Dredging work in the canal will necessitate frequent bridge openings. Temporary traffic disruptions will occur at 3rd Street, Carroll Street, Union Street, and 9th Street during bridge openings. Extended openings of the bridges will occur during periods of heavy construction activity. Street closures are being coordinated with the New York City Department of Transportation. There are also temporary recreational boating and canoeing restrictions north of the 9th Street bridge.
17. What is your on-site COVID-19 policy?
As we continue to adjust to the evolving COVID-19 situation, Gowanus Canal Superfund Project Team is taking the necessary steps to ensure that decisions about cleanup activities at the Gowanus Canal Superfund site are made with the health and safety of the community and site workers as the priority. Moreover, our contractors are implementing health and safety plans specific to preventing the spread of the COVID-19 virus during cleanup activities. These plans require best practices for site safety, including face covering, gloves, and other appropriate personal protective equipment for employees and visitors, including temperature checks of employees, tracking employees who might be ill or have had contact with individuals testing positive for COVID-19, and social distancing. EPA will continue to monitor site operations and The Gowanus Canal Superfund Project Team’s health and safety practices.
18. What is the on-site security?
Security includes fencing to restrict access at the staging site. GCSPT also has 24 Hour security present on the site and has installed cameras to monitor the project work area.
19. Will the construction be noisy?
The nature of this work utilizes heavy civil, marine, construction equipment and methods to facilitate the remedy. As a result, at times, there will be noise levels that will be louder than neighbors experience on a typical day. As part of our monitoring program, GCSPT has deployed specialized equipment to ensure safe conditions. GCSPT continues to monitor these levels and will make every effort to notify the community in advance of significant events.
20. Will the cleanup cause odors? How will they be monitored and managed?
As a result of cleanup activities of this nature, neighbors and those in the area will experience odors from time to time. The GCSPT is monitoring air quality throughout the course of our daily work and has in place several protocols to rapidly and thoroughly address elevated concentrations of air quality levels. Our team monitors these levels throughout the workday and is alerted to changes in concentrations detected by a series of monitors so that appropriate action can be taken.
21. How will parking be managed around the project site?
Parking restrictions are expected to be very limited. When they do occur, GCSPT will make every effort to inform neighbors in advance.
22. How can I contact the project team?
A hotline has been established that interested parties can call 24 hours a day, seven days a week. During hours when work is being conducted at the site, complaints and concerns will be relayed to a supervisor at the site and to EPA. The hotline number is 718-403-2451.

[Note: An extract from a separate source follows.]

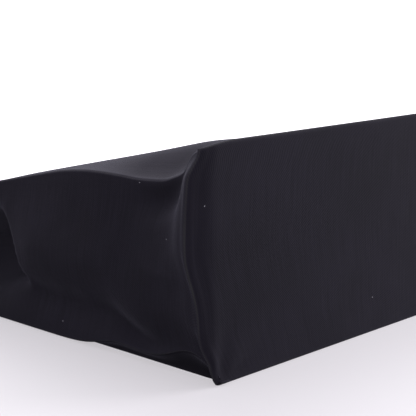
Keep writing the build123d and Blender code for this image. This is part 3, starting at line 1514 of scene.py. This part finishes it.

23. Where can I find regular construction progress updates?
Progress updates will be available online at: www.gowanussuperfund.com/projectupdates
24. Will there be public access along the Gowanus Canal?
There is no change to public access to pedestrian or vehicular traffic areas along the canal during construction activities. Motorists should be advised that Huntington Street, east of Smith Street is closed until at least September 2021 to accommodate the GCSPT staging area. There will, however, be restrictions on recreational boating activities as approved by the U.S Coast Guard and local authorities.